Salina The children in her Salina preschool had just decorated Christmas cookies, and Marilyn Ericson went to get a beautiful plate to display them on.
But as she carried the plate Dec. 17, she tripped and dropped it. She fell on the shards of glass, cutting and bruising her hands.
“It all turned out so much better than it might have, but it wasn’t the way I planned it,” Ericson said a week after the Dec. 17 accident as she sat at home recovering, still unable to fully use her hands.
A key player in her recovery has been Velma Howie, the parish nurse at Trinity United Methodist Church, where Ericson is a member.
Howie arranged for Ericson to receive meals, as she wasn’t even able to prepare her traditional Christmas breakfast this year.
After Ericson was whisked to the emergency room at Salina Regional Health Center, where her left hand was stitched and glued, Howie visited her at home and checked on her progress.
The day before Christmas Eve, Howie noticed the wounds weren’t healing as they should.
“She said, ‘There’s something amiss there,’ and she has a direct line to the doctor, so that helps,” Ericson said. Howie took Ericson back to the doctor, and he found and removed more slivers of glass.
“It had to be somebody with her knowledge and skill to find that,” Ericson said. “I remember people saying, ‘Well, why do we need a parish nurse?’ and now they’re saying, ‘What would we do without the parish nurse?’ She’s just been a wonderful help.”
Howie, who also serves University United Methodist Church, is one of more than a dozen nurses in Salina who have found a profession or a calling serving members of a church congregation as a parish nurse.
‘Somebody has to care’
Churches of all denominations have added the position in an effort to attend to their congregation’s whole needs — body, mind and spirit. The parish nurse is a person of faith with the professional training to advocate for a patient’s needs, Howie said.
“Somebody has to care,” Howie said. “That’s what I found was missing. People will say, ‘Nobody came to see me, so I quit coming to church and giving.’”
Howie, who said she visits about 50 members of both congregations a month at home, nursing home or hospital, said parish nursing defines health as more than just the absence of disease.
“We go out into the community,” she said. “We’ve got to go where the need is, and in the world we’re living in, that’s more so than ever.”
Howie works with a congregational care committee to make sure people have a way to get to church and take people to doctor’s appointments, take them food and see that their needs for medical equipment or home health services are met after a hospital stay.

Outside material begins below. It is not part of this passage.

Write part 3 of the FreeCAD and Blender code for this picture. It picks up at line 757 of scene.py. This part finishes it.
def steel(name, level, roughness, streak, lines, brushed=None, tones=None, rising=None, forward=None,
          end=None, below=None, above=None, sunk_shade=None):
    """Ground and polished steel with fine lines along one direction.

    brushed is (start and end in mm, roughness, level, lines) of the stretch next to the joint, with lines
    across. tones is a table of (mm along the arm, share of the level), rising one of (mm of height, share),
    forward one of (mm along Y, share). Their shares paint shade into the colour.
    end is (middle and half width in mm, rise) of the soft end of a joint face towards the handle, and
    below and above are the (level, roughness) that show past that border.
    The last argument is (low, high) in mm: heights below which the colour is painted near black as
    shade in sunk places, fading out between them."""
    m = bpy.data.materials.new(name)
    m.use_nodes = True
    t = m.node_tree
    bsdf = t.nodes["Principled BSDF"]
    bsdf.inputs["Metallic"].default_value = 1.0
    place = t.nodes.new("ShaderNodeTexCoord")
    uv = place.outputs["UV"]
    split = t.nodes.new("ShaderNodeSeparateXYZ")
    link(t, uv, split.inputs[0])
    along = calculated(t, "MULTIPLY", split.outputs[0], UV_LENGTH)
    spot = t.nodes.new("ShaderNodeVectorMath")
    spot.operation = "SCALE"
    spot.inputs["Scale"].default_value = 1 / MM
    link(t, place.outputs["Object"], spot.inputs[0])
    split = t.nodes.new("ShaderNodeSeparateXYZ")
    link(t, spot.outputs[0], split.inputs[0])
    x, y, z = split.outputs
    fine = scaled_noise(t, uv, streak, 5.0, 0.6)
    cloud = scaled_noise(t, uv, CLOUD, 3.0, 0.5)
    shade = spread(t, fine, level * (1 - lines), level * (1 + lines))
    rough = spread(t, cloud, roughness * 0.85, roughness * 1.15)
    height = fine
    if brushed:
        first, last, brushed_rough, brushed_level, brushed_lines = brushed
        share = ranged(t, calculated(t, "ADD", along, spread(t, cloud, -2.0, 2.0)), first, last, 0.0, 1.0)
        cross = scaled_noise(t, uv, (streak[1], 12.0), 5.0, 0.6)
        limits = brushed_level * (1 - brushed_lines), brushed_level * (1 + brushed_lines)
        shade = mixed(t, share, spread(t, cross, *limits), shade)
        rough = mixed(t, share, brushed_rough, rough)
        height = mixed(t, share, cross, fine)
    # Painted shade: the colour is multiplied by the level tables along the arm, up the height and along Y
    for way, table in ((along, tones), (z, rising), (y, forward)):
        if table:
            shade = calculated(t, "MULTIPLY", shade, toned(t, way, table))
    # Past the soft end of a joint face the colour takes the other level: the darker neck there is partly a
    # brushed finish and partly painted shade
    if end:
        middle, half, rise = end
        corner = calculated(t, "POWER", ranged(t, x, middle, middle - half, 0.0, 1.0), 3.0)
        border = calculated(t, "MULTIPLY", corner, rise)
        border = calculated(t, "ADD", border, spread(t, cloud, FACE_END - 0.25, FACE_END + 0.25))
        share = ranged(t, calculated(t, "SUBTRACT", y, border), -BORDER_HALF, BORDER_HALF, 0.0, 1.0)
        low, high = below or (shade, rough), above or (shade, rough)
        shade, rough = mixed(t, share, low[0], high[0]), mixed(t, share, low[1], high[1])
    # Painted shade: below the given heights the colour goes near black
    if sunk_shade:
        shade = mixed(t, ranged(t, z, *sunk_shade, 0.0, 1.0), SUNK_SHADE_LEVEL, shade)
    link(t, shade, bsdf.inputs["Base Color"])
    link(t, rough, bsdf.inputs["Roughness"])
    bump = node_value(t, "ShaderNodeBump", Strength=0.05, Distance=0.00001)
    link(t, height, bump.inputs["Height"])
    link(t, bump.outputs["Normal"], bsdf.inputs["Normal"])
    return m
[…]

In addition, she organizes educational programs and displays about common health concerns, such as how to treat a sick child, exercise, nutrition, common ailments and food preparation. She also coordinates a rotation of student nurses from Kansas Wesleyan University. Eleven senior nursing students accompanied her in 2009 as she visited church members.

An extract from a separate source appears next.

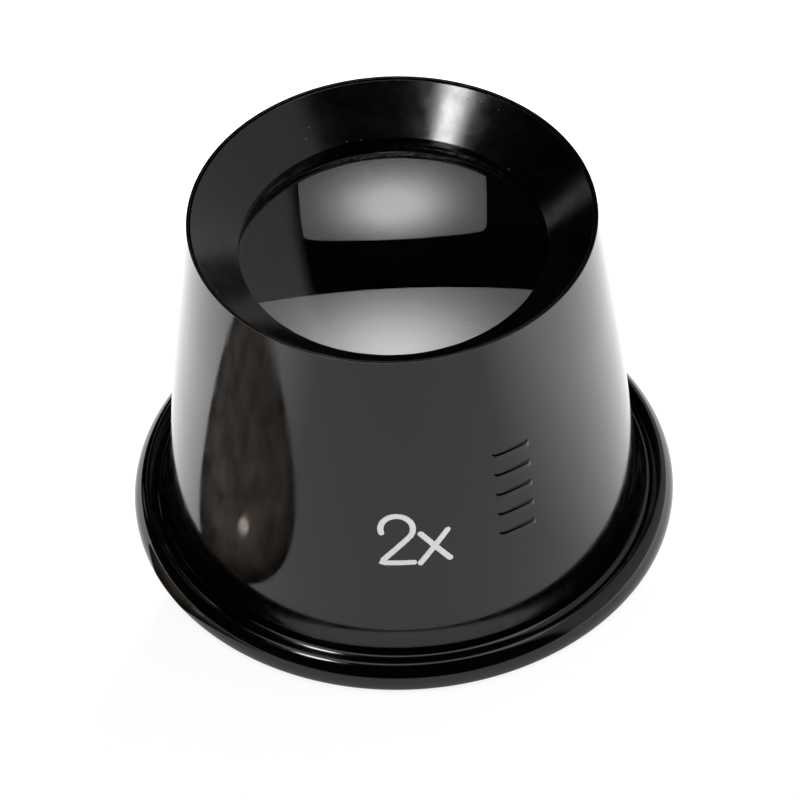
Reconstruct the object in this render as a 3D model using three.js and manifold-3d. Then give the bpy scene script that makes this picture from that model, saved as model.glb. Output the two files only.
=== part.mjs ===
// An eye loupe with a screwed-in lens cell, standing on its eye rim. Millimetres, +Z up.
// The origin is on the loupe's axis, in the plane that the eye rim rests on.
import * as THREE from "three";
import { mergeVertices } from "three/addons/utils/BufferGeometryUtils.js";
import Module from "manifold-3d";

const wasm = await Module();
wasm.setup();

// Driving dimensions.
const HEIGHT = 30; // eye rim to the front edge
const FRONT_R = 15.5; // outer radius of the front edge
const CONE_END_R = 18.27; // outer radius of the cone where it starts to flare into the brim
const CONE_END_Z = 3.8;
const CONE_BULGE = 0.2; // how far the middle of the cone stands out of a straight line
const WALL = 1.5; // wall of the cone, measured along the radius
const BRIM_R = 21.2;
const APERTURE_R = 11.7; // clear opening over the lens
const FACE_DEPTH = 2.95; // how far the dished face falls from its edge to the aperture
const LENS_R = 12.5;
const LENS_EDGE = 1.5; // thickness at the lens's edge
const LENS_SURFACE_R = 131; // both surfaces, for a focal length of 125 mm
const PITCH = 1.0; // of the thread between the cell and the body
const SEAT_Z = 28.0; // where the cell's flange rests in the body
const LIP = 0.2; // thickness of the body's lip round the flange, at the front edge

// The flare at the cone's foot, and the two rolled rings of the brim outside it.
const FLARE_R = 4.5;
const FLARE_END_DEG = 27.5;
const BRIM_ARC_R = 2.0; // rounding of the brim's outer face
const BRIM_ARC_Z = 0.55;
const SHOULDER_DEG = 45; // where the brim's outer face turns over into its shoulder
const SHOULDER_R = 1.1;
const BRIM_CREST_R = 0.2;
const STAND_ARC_R = 0.45; // rounding between the brim's outer face and the table
const STEP_R = 18.7; // centre of the step ring's outer arc
const STEP_Z = 0.87;
const STEP_ARC_R = 1.1;
const STEP_CREST_R = 0.12;
const CREST_DEG = 66; // where an outer arc tightens into its crest
const GROOVE_Z = 1.45; // bottom of the grooves on both sides of the step ring
const RIM_ARC_R = 0.9; // rounding of the eye opening
const EDGE_BREAK = 0.08; // small chamfers at the front edge

// Fits.
const FLANGE_GAP = 0.1; // between the flange and the lip round it, and under the flange
const LENS_GAP = 0.1; // round the lens in its pocket
const LENS_END_GAP = 0.05; // over and under the lens's edge

// The lens cell's flange and the barrel below it.
const FLANGE_R = FRONT_R - LIP - FLANGE_GAP;
const FACE_TOP_Z = HEIGHT - EDGE_BREAK;
const BARREL_END_Z = 22.2;
const POCKET_R = LENS_R + LENS_GAP;
const LENS_TOP_Z = 26.3; // top of the lens's edge
const LENS_BOTTOM_Z = LENS_TOP_Z - LENS_EDGE;

// The wire ring under the lens.
const WIRE_R = 0.4;
const RING_R = 12.45; // radius of the wire's centre line
const RING_Z = LENS_BOTTOM_Z - LENS_END_GAP - WIRE_R;
const RING_GAP_DEG = 24; // the split in the ring
const GROOVE_R = RING_R + WIRE_R + 0.05;
const GROOVE_HALF = WIRE_R + 0.04;

// Threads. The male ridge stands on the barrel, and the groove is cut in the body's bore.
const MALE_ROOT_R = 13.7;
const MALE_CREST_R = 14.1;
const BORE_R = 13.85;
const GROOVE_ROOT_R = 14.25;
const THREAD_SINK = 0.1; // how far a thread's section reaches past the wall that it joins or cuts
const MALE_ROOT_HALF = 0.34; // half widths of the ridge at its root and crest
const MALE_CREST_HALF = 0.1;
const CUT_MOUTH_HALF = 0.45; // half widths of the groove at the bore and at its root
const CUT_ROOT_HALF = 0.22;
const MALE_START_Z = 23.2;
const MALE_END_Z = 27.2;
const BORE_END_Z = 23.6;

const AROUND = 60; // segments of every turned surface, and steps in one turn of a thread

const BLACK_PLASTIC = { color: 0x0b0b0b, roughness: 0.16, metalness: 0 };
const CELL_PLASTIC = { color: 0x0c0d0d, roughness: 0.22, metalness: 0 };
const GLASS = { color: 0xe8efee, roughness: 0.02, metalness: 0 };
const SPRING_WIRE = { color: 0x2a2a2a, roughness: 0.4, metalness: 1 };

// Points of an arc about (cx, cy) between two angles in degrees.
function arc(cx, cy, radius, from, to, steps) {
  return Array.from({ length: steps + 1 }, (_, i) => {
    const angle = THREE.MathUtils.degToRad(from + ((to - from) * i) / steps);
    return [cx + radius * Math.cos(angle), cy + radius * Math.sin(angle)];
  });
}

// A solid turned about Z from a closed outline of [radius, height] points, anticlockwise.
function turned(outline) {
  const points = outline.map(([r, z]) => new THREE.Vector2(r, z));
  const closed = outline[0][0] > 0 || outline.at(-1)[0] > 0;
  if (closed) points.push(points[0].clone());
  return new THREE.LatheGeometry(points, AROUND).rotateX(Math.PI / 2);
}

// A ridge or cutter that winds up round Z. Its section is a trapezium between two radii.
function helix(innerR, outerR, innerHalf, outerHalf, startZ, endZ) {
  const steps = Math.round(((endZ - startZ) / PITCH) * AROUND);
  const section = [
    [innerR, -innerHalf],
    [outerR, -outerHalf],
    [outerR, outerHalf],
    [innerR, innerHalf],
  ];
  const position = [];
  const index = [];
  for (let i = 0; i <= steps; i++) {
    const turns = (startZ - SEAT_Z) / PITCH + i / AROUND;
    const angle = turns * 2 * Math.PI;
    for (const [r, z] of section)
      position.push(r * Math.cos(angle), r * Math.sin(angle), SEAT_Z + turns * PITCH + z);
  }
  for (let i = 0; i < steps; i++)
    for (let k = 0; k < 4; k++) {
      const a = 4 * i + k;
      const b = 4 * i + ((k + 1) % 4);
      index.push(a, b + 4, b, a, a + 4, b + 4);
    }
  const last = 4 * steps;
  index.push(0, 1, 2, 0, 2, 3, last, last + 2, last + 1, last, last + 3, last + 2);
  const geometry = new THREE.BufferGeometry();
  geometry.setAttribute("position", new THREE.Float32BufferAttribute(position, 3));
  geometry.setIndex(index);
  return geometry;
}

function solid(geometry) {
  const bare = geometry.clone();
  bare.deleteAttribute("normal");
  bare.deleteAttribute("uv");
  const merged = mergeVertices(bare, 1e-4);
  const made = new wasm.Manifold(
    new wasm.Mesh({
      numProp: 3,
      vertProperties: merged.attributes.position.array,
      triVerts: new Uint32Array(merged.index.array),
    }),
  );
  if (made.volume() <= 0) throw new Error("a solid is inside out");
  return made;
}

function geometryOf(made) {
  const mesh = made.getMesh();
  const geometry = new THREE.BufferGeometry();
  geometry.setAttribute("position", new THREE.BufferAttribute(mesh.vertProperties, 3));
  geometry.setIndex(new THREE.BufferAttribute(mesh.triVerts, 1));
  return geometry;
}

function named(name, geometry, look) {
  const shaded = geometry.index ? geometry.toNonIndexed() : geometry;
  shaded.computeVertexNormals();
  const mesh = new THREE.Mesh(shaded, new THREE.MeshStandardMaterial(look));
  mesh.name = name;
  return mesh;
}

// Outer radius of the cone at a height.
function coneR(z) {
  const down = (HEIGHT - z) / (HEIGHT - CONE_END_Z);
  return FRONT_R + (CONE_END_R - FRONT_R) * down + 4 * CONE_BULGE * down * (1 - down);
}

// A ring's outer arc, which tightens into a small crest and ends on the ring's upright inner side.
function rolled(cx, cy, radius, crestR, from, steps) {
  const crest = THREE.MathUtils.degToRad(CREST_DEG);
  const crestX = cx + (radius - crestR) * Math.cos(crest);
  const crestY = cy + (radius - crestR) * Math.sin(crest);
  return [
    ...arc(cx, cy, radius, from, CREST_DEG, steps),
    ...arc(crestX, crestY, crestR, (CREST_DEG + 180) / 2, 180, 1),
    [crestX - crestR, GROOVE_Z + 0.03],
  ];
}

// The concave arc from the groove inside the step ring up to the end of the cone.
function flare() {
  const slope = (CONE_END_R - FRONT_R - 4 * CONE_BULGE) / (HEIGHT - CONE_END_Z);
  const start = Math.atan(slope);
  const cx = CONE_END_R + FLARE_R * Math.cos(start);
  const cy = CONE_END_Z + FLARE_R * Math.sin(start);
  return arc(cx, cy, FLARE_R, 180 + FLARE_END_DEG, 180 + THREE.MathUtils.radToDeg(start), 4);
}

// How far the lens's surface stands proud of its edge at a radius.
function lensRise(r) {
  const sagitta = (x) => LENS_SURFACE_R - Math.sqrt(LENS_SURFACE_R ** 2 - x ** 2);
  return sagitta(LENS_R) - sagitta(r);
}

// The flared body with its rolled brim, the front lip round the cell's flange, and the bore.
function eyecupShell() {
  const lipR = FRONT_R - LIP;
  const cavityTop = BORE_END_Z - 0.8;
  const coneHeights = [10, 16, 22, HEIGHT - EDGE_BREAK];
  const cavityHeights = [cavityTop, 16, 10, CONE_END_Z];
  const rimR = CONE_END_R - WALL + 0.08;
  const shoulder = THREE.MathUtils.degToRad(SHOULDER_DEG);
  const shoulderX = BRIM_R - BRIM_ARC_R + (BRIM_ARC_R - SHOULDER_R) * Math.cos(shoulder);
  const shoulderY = BRIM_ARC_Z + (BRIM_ARC_R - SHOULDER_R) * Math.sin(shoulder);
  const outline = [
    ...arc(BRIM_R - STAND_ARC_R, STAND_ARC_R, STAND_ARC_R, -90, 0, 3),
    ...arc(BRIM_R - BRIM_ARC_R, BRIM_ARC_Z, BRIM_ARC_R, 0, SHOULDER_DEG, 4),
    ...rolled(shoulderX, shoulderY, SHOULDER_R, BRIM_CREST_R, SHOULDER_DEG + 10, 1),
    ...rolled(STEP_R, STEP_Z, STEP_ARC_R, STEP_CREST_R, 35, 3),
    [STEP_R + 0.12, GROOVE_Z],
    ...flare(),
    ...coneHeights.map((z) => [coneR(z), z]),
    [FRONT_R - EDGE_BREAK, HEIGHT],
    [lipR, HEIGHT],
    [lipR, SEAT_Z],
    [BORE_R, SEAT_Z],
    [BORE_R, BORE_END_Z],
    ...cavityHeights.map((z) => [coneR(z) - WALL, z]),
    ...arc(rimR + RIM_ARC_R, RIM_ARC_R, RIM_ARC_R, 180, 270, 3),
  ];
  const body = solid(turned(outline));
  const groove = helix(
    BORE_R - THREAD_SINK,
    GROOVE_ROOT_R,
    CUT_MOUTH_HALF,
    CUT_ROOT_HALF,
    BORE_END_Z - PITCH,
    SEAT_Z + PITCH,
  );
  return geometryOf(body.subtract(solid(groove)));
}

// The dished front ring that carries the lens: flange, aperture lip, lens pocket, ring groove and thread.
function lensCell() {
  const faceFoot = HEIGHT - FACE_DEPTH;
  const lipBottom = LENS_TOP_Z + lensRise(APERTURE_R) + LENS_END_GAP;
  const flangeBottom = SEAT_Z + FLANGE_GAP;
  const outline = [
    [POCKET_R, BARREL_END_Z + 0.2],
    [POCKET_R + 0.2, BARREL_END_Z],
    [MALE_ROOT_R - 0.3, BARREL_END_Z],
    [MALE_ROOT_R, BARREL_END_Z + 0.3],
    [MALE_ROOT_R, flangeBottom],
    [FLANGE_R, flangeBottom],
    [FLANGE_R, FACE_TOP_Z - 0.03],
    [FLANGE_R - 0.05, FACE_TOP_Z],
    [APERTURE_R + 0.06, faceFoot + 0.04],
    [APERTURE_R, faceFoot - 0.03],
    [APERTURE_R, lipBottom],
    [POCKET_R, lipBottom],
    [POCKET_R, RING_Z + GROOVE_HALF],
    [GROOVE_R, RING_Z + GROOVE_HALF],
    [GROOVE_R, RING_Z - GROOVE_HALF],
    [POCKET_R, RING_Z - GROOVE_HALF],
  ];
  const ridge = helix(
    MALE_ROOT_R - THREAD_SINK,
    MALE_CREST_R,
    MALE_ROOT_HALF,
    MALE_CREST_HALF,
    MALE_START_Z,
    MALE_END_Z,
  );
  return geometryOf(solid(turned(outline)).add(solid(ridge)));
}

// A lens with two equal convex surfaces and a small bevel at each edge.
function lens() {
  const bevel = 0.15;
  const rings = [0, 0.4, 0.75, 1].map((share) => share * (LENS_R - bevel));
  const top = (r) => LENS_TOP_Z + lensRise(r);
  const bottom = (r) => LENS_BOTTOM_Z - lensRise(r);
  return turned([
    ...rings.map((r) => [r, bottom(r)]),
    [LENS_R, LENS_BOTTOM_Z + bevel],
    [LENS_R, LENS_TOP_Z - bevel],
    ...rings.toReversed().map((r) => [r, top(r)]),
  ]);
}

// The split wire ring that snaps into the cell's groove under the lens.
function snapRing() {
  const sides = 8;
  const gap = THREE.MathUtils.degToRad(RING_GAP_DEG);
  const path = new THREE.Curve();
  path.getPoint = (share) => {
    const angle = gap / 2 + share * (2 * Math.PI - gap);
    return new THREE.Vector3(RING_R * Math.cos(angle), RING_R * Math.sin(angle), RING_Z);
  };
  const section = new THREE.Shape(
    arc(0, 0, WIRE_R, 0, 360 - 360 / sides, sides - 1).map(([x, y]) => new THREE.Vector2(x, y)),
  );
  return new THREE.ExtrudeGeometry(section, { steps: 48, extrudePath: path });
}

const loupe = new THREE.Group();
loupe.add(named("eyecup_shell", eyecupShell(), BLACK_PLASTIC));
loupe.add(named("lens_cell", lensCell(), CELL_PLASTIC));
loupe.add(named("lens", lens(), GLASS));
loupe.add(named("snap_ring", snapRing(), SPRING_WIRE));

export default loupe;
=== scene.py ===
"""A gloss-black eye loupe standing on its rim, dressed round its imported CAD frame.

Outlines are (radius, height) points in millimetres. Every mesh is made in metres, in the CAD frame.
"""

import math

import bpy
from mathutils import Matrix, Vector


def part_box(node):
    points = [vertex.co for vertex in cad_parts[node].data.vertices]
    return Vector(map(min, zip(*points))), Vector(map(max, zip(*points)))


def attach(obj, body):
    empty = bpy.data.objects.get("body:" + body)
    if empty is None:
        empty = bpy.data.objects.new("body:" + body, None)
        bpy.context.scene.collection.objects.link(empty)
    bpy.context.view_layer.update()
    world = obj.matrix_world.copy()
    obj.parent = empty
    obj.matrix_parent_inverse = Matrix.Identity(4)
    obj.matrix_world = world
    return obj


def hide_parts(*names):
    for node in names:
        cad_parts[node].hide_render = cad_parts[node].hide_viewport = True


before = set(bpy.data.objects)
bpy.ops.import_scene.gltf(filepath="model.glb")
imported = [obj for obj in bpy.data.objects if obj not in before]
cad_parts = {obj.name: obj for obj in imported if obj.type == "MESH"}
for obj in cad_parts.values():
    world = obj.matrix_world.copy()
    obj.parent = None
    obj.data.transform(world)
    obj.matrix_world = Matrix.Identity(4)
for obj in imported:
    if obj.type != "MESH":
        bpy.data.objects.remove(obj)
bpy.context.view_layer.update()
shell_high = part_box("eyecup_shell")[1]
lens_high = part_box("lens")[1]

MM = 0.001
AROUND = 288  # segments of every turned surface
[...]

“It’s unlimited what you can do in the community and church,” she said. “We have to help each other.”
As more people are uninsured or underinsured and legislators continue to debate health care reform, parish nurses are visiting sick people and helping to make sure they get the care they need. The services of the parish nurse come without charge to the patient.
Someone to listen
In the world of the hospital nurse, there isn’t time to sit and listen to people’s stories and be there while they are healing, said JoVeta Wescott, executive director of the Kansas Parish Nurse Ministry, based in Wichita. That’s where a parish nurse can prove indispensable, she said.
Wescott said she once visited a patient who told her something he’d never shared before — he had been sexually molested when he was 4 years old. “He’d had problems throughout his life since,” she said. “Just to say those things out loud and put them in perspective and recognize the impact they’d had made a difference for him.”
Because of the ages of church congregations, parish nurses often deal with end-of-life issues and help families figure out how best to provide for parents who can no longer live safely on their own, Wescott said.
“One of the things I’m finding interesting and we’re seeing more and more of is that we have close to 100-year-old people, and their children are maybe 80,” she said. “When you think about children coming in to help, their children aren’t children. Their children might be needing help themselves.”
Wescott said the parish nurse movement was started in 1984 by a Lutheran pastor in the Chicago area. He saw nurses as playing a pivotal role in the healing process and formed a pilot project with six nurses. Now there are parish nurses in every state, and efforts are being made to get parish nursing recognized as a professional specialization, Wescott said.
Connie Scheffer, health ministry coordinator at Trinity Lutheran Church said she first read about parish nursing in an article in a nursing magazine in 1992. She coordinates the efforts of about five professional nurses who are members of her church and serve the congregation.
“The one thing I really try to work into each thing that we do is to have a focus on Christ,” she said. “We oversee the health and welfare of the church community.”
Many perform the work without pay, although Wescott said she would like to see more nurses receive compensation for their professional services. She said a salaried parish nurse can accomplish far more than a volunteer with limited hours to give.
“Spirituality is really at our core,” Wescott said. “What we know from research and what we’ve seen ourselves is so many times physical illness comes from spiritual distress.”